The Ways & Means Committee of the US House of Representatives on June 26 reported out favorably for consideration by the full chamber a bipartisan bill containing provisions that would help hospitals whose per resident amounts (PRAs) and caps were inadvertently established by small numbers of resident rotators. At a markup session yesterday, the committee approved by a vote of 41-0 HR 3417, the Beneficiary Education Tools, Telehealth, and Extenders Reauthorization Act of 2019, or the BETTER Act of 2019.
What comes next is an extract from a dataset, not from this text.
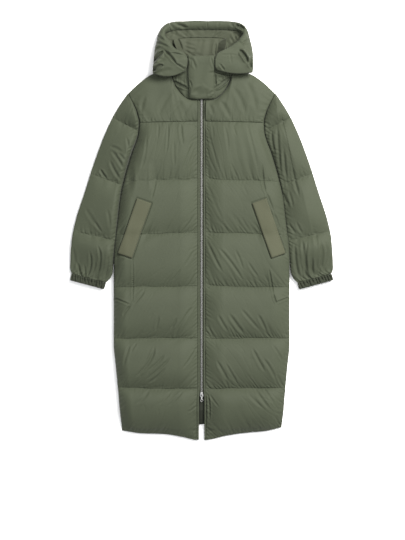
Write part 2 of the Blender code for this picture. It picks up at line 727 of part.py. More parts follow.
def chin_flap(paint):
    """The padded flap that covers the zip from the hood's edge down to the neck seam."""
    u = np.array((0.0, 0.03, 0.1, 0.22, 0.38, 0.5, 0.62, 0.78, 0.9, 0.97, 1.0))
    v = np.array((0.0, 0.02, 0.07, 0.16, 0.3, 0.46, 0.62, 0.78, 0.9, 0.97, 1.0))
    across, up = np.meshgrid(u, v)
    (x0, y0), (x1, y1) = FLAP_BOTTOM
    (x2, y2), (x3, y3) = FLAP_TOP
    x = (x0 + (x1 - x0) * across) * (1 - up) + (x2 + (x3 - x2) * across) * up
    y = (y0 + (y1 - y0) * across) * (1 - up) + (y2 + (y3 - y2) * across) * up
    y = y - 1.5 * np.sin(np.pi * across) * (2 * up - 1) ** 2
    low = collar_height(np.clip(y, NECK_Y, 602)) + LIE_GAP
    width, length = x1 - x0, y2 - y0
    sewn = ease((up - 0.6) / 0.12)
    right_room = (1 - across) * width * (1 - sewn) + width * sewn
    edge_u = roll(np.minimum(across * width, right_room), 24)
    edge_v = roll(np.minimum(up, 1 - up) * length, 26)
    thick = 5.0 + (FLAP_THICK - 5.0) * edge_u * edge_v
    outer = np.stack([x, y, low + thick], -1)
    inner = np.stack([x, y, low], -1)
    return wall("chin_flap", outer, inner, paint)


# ---------------------------------------------------------------- pockets
def top_of(panel, x, y):
    """Height of a panel's outer surface, in millimetres, above a point of the plan."""
    hit, where, _, _ = panel.ray_cast((x * MM, y * MM, 1.0), (0, 0, -1))
    return where[2] / MM if hit else 0.0


def seats(panel, places, steps):
    """Heights that a strip takes where it bridges the hollows of the panel it lies on."""
    heights = np.array([[top_of(panel, *place) for place in row] for row in places])
    steps = np.asarray(steps)
    slope = 0.24 * np.abs(steps[:, None] - steps[None, :])
    bridged = (heights[None, :, :] - slope[:, :, None]).max(axis=1)
    beside = np.pad(bridged, ((0, 0), (1, 1)), mode="edge")
    return np.maximum(np.maximum(beside[:, :-2], beside[:, 2:]), bridged)


def pocket_welt(side, panel, paint):
    """A slanted welt that lies on the front, made from the front's own heights."""
    sign = 1 if side == "left" else -1
    size = POCKET_WELT
    lean = math.radians(size["lean"])
    long_way = np.array([sign * math.sin(lean), -math.cos(lean)])
    wide_way = np.array([math.cos(lean), sign * math.sin(lean)])
    centre = np.array([sign * POCKET_WELT_CENTRE[0], POCKET_WELT_CENTRE[1]])
    u = np.array((0, 0.05, 0.2, 0.5, 0.8, 0.95, 1.0))
    v = np.concatenate([[0, 0.015], np.linspace(0.06, 0.94, 17), [0.985, 1.0]])
    across, down = np.meshgrid(u - 0.5, v - 0.5)
    plan = centre + wide_way * across[..., None] * size["width"]
    plan = plan + long_way * down[..., None] * size["length"]
    seat = seats(panel, plan, v * size["length"]) + LIE_GAP
    edge_u = roll((0.5 - np.abs(across)) * size["width"], 6)
    edge_v = roll((0.5 - np.abs(down)) * size["length"], 6)
    thick = 2.0 + (size["thick"] - 2.0) * edge_u * edge_v
    outer = np.dstack([plan, seat + thick])
    inner = np.dstack([plan, seat])
    return wall(f"pocket_welt_{side}", outer, inner, paint)


# ---------------------------------------------------------------- zip
def zip_path():
    """(place along the coat, height of the tape) from inside the slider to the collar's top."""
    path = [(SLIDER["y"] - 0.4 * SLIDER["length"], ZIP_HEIGHT), (430.0, ZIP_HEIGHT)]
    neck, top = COLLAR_STATIONS[0][:3], COLLAR_STATIONS[0][3:]
    for share in (0.0, 0.33, 0.66, 1.0):
        path.append(
            (
                neck[1] + (top[1] - neck[1]) * share,
                neck[2] + (top[2] - neck[2]) * share + 0.5,
            )
        )
    return path


def zip_strip(name, side, wide, low, high, paint):
    """A flat strip along the zip, from the middle out to wide, between two heights of its path."""
    sign = 1 if side == "left" else -1
    xs = (SEAM_GAP / 2, wide)
    outer = [[(sign * x, y, z + high) for x in xs] for y, z in zip_path()]
    inner = [[(sign * x, y, z + low) for x in xs] for y, z in zip_path()]
    return wall(f"{name}_{side}", np.array(outer), np.array(inner), paint)


def placket(side, paint):
    """The stitched strip beside the zip, from the hem to the neck seam."""
    sign = 1 if side == "left" else -1
    x0, x1 = ZIP_HALF, ZIP_HALF + PLACKET
    profile = [(x0, -2.5), (x0 + 1.2, -0.6), (x0 + 3, 0), (x1 - 2.5, 0), (x1 - 0.8, -0.8), (x1, -2.5)]
    ys = [NECK_Y - 0.5, 430.0, -600.0, -620.0, -637.5, -655.0, -672.5, -690.0, -718.0, -724.5]
    outer, inner = [], []
    for i, y in enumerate(ys):
        base = float(parting(y)) + SEAM_GAP
        tall = PLACKET_TOP - (4.0 if i == len(ys) - 1 else 0.0)
        outer.append([(sign * x, y, float(lay_over(y, tall)) + h) for x, h in profile])
        inner.append([(sign * x, y, base) for x, _ in profile])
    return wall(f"placket_{side}", np.array(outer), np.array(inner), paint)


def rounded_box(name, size, centre, bevel, paint):
    built = bmesh.new()
    bmesh.ops.create_cube(built, size=1.0)
    bmesh.ops.scale(built, vec=size, verts=built.verts)
    bmesh.ops.bevel(built, geom=built.edges, offset=bevel, segments=2, affect="EDGES", profile=0.5)
    bmesh.ops.translate(built, vec=centre, verts=built.verts)
    return finish_mesh(name, built, paint)


def slider(paint):
    """The lower slider: two plates with a web between them and a bail on top."""
    size, arch = SLIDER, BAIL
    half, length = size["width"] / 2, size["length"]
    y0 = size["y"]
    plate = [
        (-half * 0.62, y0), (half * 0.62, y0), (half * 0.74, y0 - 0.3 * length),
        (half, y0 - 0.55 * length), (half, y0 - 0.82 * length), (half * 0.72, y0 - length),
        (-half * 0.72, y0 - length), (-half, y0 - 0.82 * length), (-half, y0 - 0.55 * length),
        (-half * 0.74, y0 - 0.3 * length),
    ]
    low = ZIP_HEIGHT - size["height"] / 2
    high = ZIP_HEIGHT + size["height"] / 2
    body = prism("zip_slider", plate, high - size["plate"], high, paint)
    boolean(body, prism("plate", plate, low, low + size["plate"], paint), "UNION")
    web = rounded_box(
        "web", (3.4, 0.5 * length, size["height"] - 1.0),
        (0, y0 - 0.72 * length, ZIP_HEIGHT), 0.6, paint,
    )
    boolean(body, web, "UNION")
    centre_y = y0 - 0.5 * length
    bail = rounded_box(
        "bail", (arch["width"], arch["length"], arch["height"] + 1.0),
        (0, centre_y, high + arch["height"] / 2 - 0.5), 0.6, paint,
    )
    hole = rounded_box(
        "hole", (arch["width"] * 3, arch["length"] - 2 * arch["bar"], arch["height"] - arch["bar"]),
        (0, centre_y, high + (arch["height"] - arch["bar"]) / 2), 0.5, paint,
    )
    boolean(bail, hole, "DIFFERENCE")
    return boolean(body, bail, "UNION")


def tab_pivot():
    """The hinge axis of the pull tab: the middle of its pin inside the bail."""
    high = ZIP_HEIGHT + SLIDER["height"] / 2
    y = SLIDER["y"] - 0.5 * SLIDER["length"] - BAIL["length"] / 2 + BAIL["bar"] + TAB["pin"] + 0.5
    return 0.0, y, high + TAB["pin"] + 0.55


def pull_tab(paint):
    """The tab: a pin through the bail, two legs, a plate and a ring at its end."""
    size = TAB
    _, y0, z0 = tab_pivot()
    half, thin = size["width"] / 2, size["thick"] / 2
    reach = BAIL["length"] / 2 + 2.6
    plate = [
        (-half, y0 + 0.9), (half, y0 + 0.9), (half, y0 - 12), (half * 0.8, y0 - 14.5),
        (-half * 0.8, y0 - 14.5), (-half, y0 - 12),
    ]
    tab = prism("pull_tab", plate, z0 - thin, z0 + thin, paint)
    leg = half - 1.1
    window = [(-leg, y0 - 0.6), (leg, y0 - 0.6), (leg, y0 - reach), (-leg, y0 - reach)]
    boolean(tab, prism("window", window, z0 - 5, z0 + 5, paint), "DIFFERENCE")
    ring_y = y0 - size["length"] + size["ring"]
    angles = np.radians(np.arange(0, 360, 20))
    ring = [(size["ring"] * math.cos(a), ring_y + size["ring"] * math.sin(a)) for a in angles]
    hole = [(size["ring_hole"] * math.cos(a), ring_y + size["ring_hole"] * math.sin(a)) for a in angles]
    boolean(tab, prism("ring", ring, z0 - thin * 0.9, z0 + thin * 0.9, paint), "UNION")
    boolean(tab, prism("eye", hole, z0 - 5, z0 + 5, paint), "DIFFERENCE")
    return tab


# ---------------------------------------------------------------- the coat
def hang_on(pivot, thing):
    """Moves an object's origin to the pivot, in millimetres, with its shape where it was."""
    at = mathutils.Vector(pivot) * MM
    thing.data.transform(mathutils.Matrix.Translation(-at))
    thing.location = at


def main():
    clear_scene()
    shell = material("shell_fabric", (0.125, 0.145, 0.095), 0.6)
    rib = material("cuff_fabric", (0.10, 0.118, 0.078), 0.7)
    lining = material("lining_fabric", (0.165, 0.175, 0.115), 0.55)
    tape = material("zip_tape", (0.09, 0.105, 0.07), 0.8)
    metal = material("zip_metal", (0.72, 0.72, 0.70), 0.3, 1.0)

    back_panel(shell)
    for side in ("left", "right"):
        front = front_panel(side, shell)
        front_yoke(side, shell)
        sleeve(side, shell)
        cuff(side, rib)
        bpy.context.view_layer.update()
        pocket_welt(side, front, shell)
        zip_strip("zip_tape", side, ZIP_HALF - SEAM_GAP, *TAPE, tape)
        zip_strip("zip_teeth", side, CHAIN_HALF, *TEETH, metal)
        placket(side, shell)
    first_seam, last_seam = HOOD_SEAMS
    gap = SEAM_GAP / 2 + 0.1
    end = len(HOOD_STATIONS) - 1
    hood_panel("hood_right", 0, first_seam, HOOD_WALL, shell, trim_last=gap)
    hood_panel("hood_top", first_seam, last_seam, HOOD_TOP_WALL, shell, gap, gap)
    hood_panel("hood_left", last_seam, end, HOOD_WALL, shell, trim_first=gap)
    hood_back(lining)
    collar(lining)
    chin_flap(shell)
    slider(metal)
    hang_on(tab_pivot(), pull_tab(metal))


main()
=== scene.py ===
"""The cloth, seams, zip and materials of a long hooded puffer coat that lies flat on its back.

Lengths in the tables are millimetres. The coat's hood points towards +Y and the wearer's left
is +X. Every padded piece is a fine grid of points over the shape that its solid has. The grid is
cut a little larger than its place and then settles over its stuffing, so that it puckers.
"""

import math

import bmesh
import bpy
import numpy as np
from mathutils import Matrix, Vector
from mathutils.bvhtree import BVHTree


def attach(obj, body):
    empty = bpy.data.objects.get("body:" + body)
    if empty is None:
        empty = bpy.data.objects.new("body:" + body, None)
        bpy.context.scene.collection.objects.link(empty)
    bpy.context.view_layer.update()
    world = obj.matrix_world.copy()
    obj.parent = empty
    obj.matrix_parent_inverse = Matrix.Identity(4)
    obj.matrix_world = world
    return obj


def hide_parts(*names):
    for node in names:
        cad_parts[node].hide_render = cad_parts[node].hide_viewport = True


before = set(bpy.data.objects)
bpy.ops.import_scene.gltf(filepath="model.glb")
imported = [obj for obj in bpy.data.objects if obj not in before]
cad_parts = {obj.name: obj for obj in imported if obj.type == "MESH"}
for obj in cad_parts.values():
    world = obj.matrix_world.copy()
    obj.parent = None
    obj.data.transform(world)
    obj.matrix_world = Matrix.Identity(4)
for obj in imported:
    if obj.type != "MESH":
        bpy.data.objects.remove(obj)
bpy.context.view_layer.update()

MM = 0.001
COAT = "coat"
TAB = "pull_tab"
SIGN = {"left": 1, "right": -1}  # the wearer's sides, along X

# ---------------------------------------------------------------- sizes
SEAM_GAP = 0.3  # between two pieces that are sewn together
LIE_GAP = 0.8  # between a piece and the padded piece that it lies on
MID = 22.0  # height of the plane where the front layer lies on the back layer
CROWN = 36.5  # thickness of a front in the middle of a channel
YOKE_VALLEY = 19.0  # its thickness along the yoke seam
HEM_VALLEY = 11.0  # its thickness along the hem
FRONT_VALLEYS = (YOKE_VALLEY, 21.5, 20.5, 17.5, 15.0, 14.0)  # its thickness along each seam
YOKE_CROWN = 25.0
THIN = 3.0  # thickness of a layer along a side seam or an armhole
SIDE_ROLL = {"left": 66.0, "right": 46.0}  # how far a channel takes to rise from the side seam
ZIP_HALF = 6.4  # half the width of the zip with its tapes
PLACKET = 7.4  # width of the stitched strip on each side of the zip
PLACKET_TOP = 14.0  # thickness of a front at the zip
SLIT_MORE = 2.8  # how much further each edge stands out below the slider
ZIP_ROLL = 64.0  # how far a channel takes to rise from the zip
INNER_X = ZIP_HALF + PLACKET + SEAM_GAP
NECK_Y = 452.0  # where the zip passes under the collar
FRONT_HEM_Y = -725.0
BACK_HEM_Y = -670.0
HEM_DROP = (-690.0, -620.0)  # between these the parting plane climbs from the floor to MID
UNDER_ROLL = 26.0  # how far the underside takes to come down to the floor from an edge
# Spacing of the grids before they are refined, and their columns.
PITCH = 4.1
YOKE_PITCH = 3.4
BACK_PITCH = 5.6
COLLAR_PITCH = 3.3
HOOD_PITCH = (3.8, 3.6)  # along the rim, across it
FRONT_COLS = 72
BACK_COLS = 85
SLEEVE_COLS = 80
HOOD_COLS = 58
CHEST_LOW = 172  # the chest's channel, whose creases are upright, ends at this height

# Quilting seams of the body: height at the zip and at the side.
BODY_SEAMS = ((380, 375), (180, 170), (-6, -13), (-190, -195), (-371, -371), (-547, -541))

# Edge of the body, from the shoulder tip round the armhole and down the side seam.
BODY_EDGE = (
    # height, half width
    (476, 254.3), (438, 235), (404, 221.5), (376, 215.5), (342, 217.5), (310, 226), (276, 239),
    (224, 255), (159, 272), (107, 284), (45, 291), (-7, 297), (-59, 303), (-114, 304.5),
    (-393, 304.5), (-462, 298), (-566, 288), (-635, 282), (-695, 276),
)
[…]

This bill incorporates, at Section 201, a version of language first introduced as the Advancing Medical Resident Training in Community Hospitals Act, which we have written about previously here. If passed, this legislation would address the following three problems:

  • Accidental establishment of a hospital's resident limit, or "cap": The bill would permit community hospitals whose caps were accidentally established by small numbers of resident rotators to build and receive Medicare funding for new residency programs. Under the legislation, any hospital whose cap was established based on training fewer than 3.0 full-time equivalent (FTE) resident rotators from new residency training programs between October 1, 1997, and the date of enactment, would be permitted to establish new GME caps.
  • Accidental establishment of a hospital's per-resident amount (PRA): The bill would permit community hospitals whose PRAs were accidentally established by small numbers of resident rotators to build and receive Medicare funding for new residency training programs. Under the legislation, any hospital whose PRA was established based on training fewer than 3.0 FTE resident rotators between October 1, 1997, and the date of enactment, would be permitted to establish a new PRA.
  • Extremely low base-year cap: Any hospital whose base-year GME cap was set based on the training of less than 1.0 FTE resident prior to October 1, 1997, would be permitted to establish a new FTE cap. 

Moving forward, a hospital's GME caps and PRA would not be established until the hospital trained more than 1.0 FTE resident in a given fiscal year. 

The GME @ Dentons team anticipates that the full House will vote on the BETTER Act of 2019 in the coming weeks, and we will provide updates as they become available. We continue to advocate on behalf of our clients on resident rotator issues.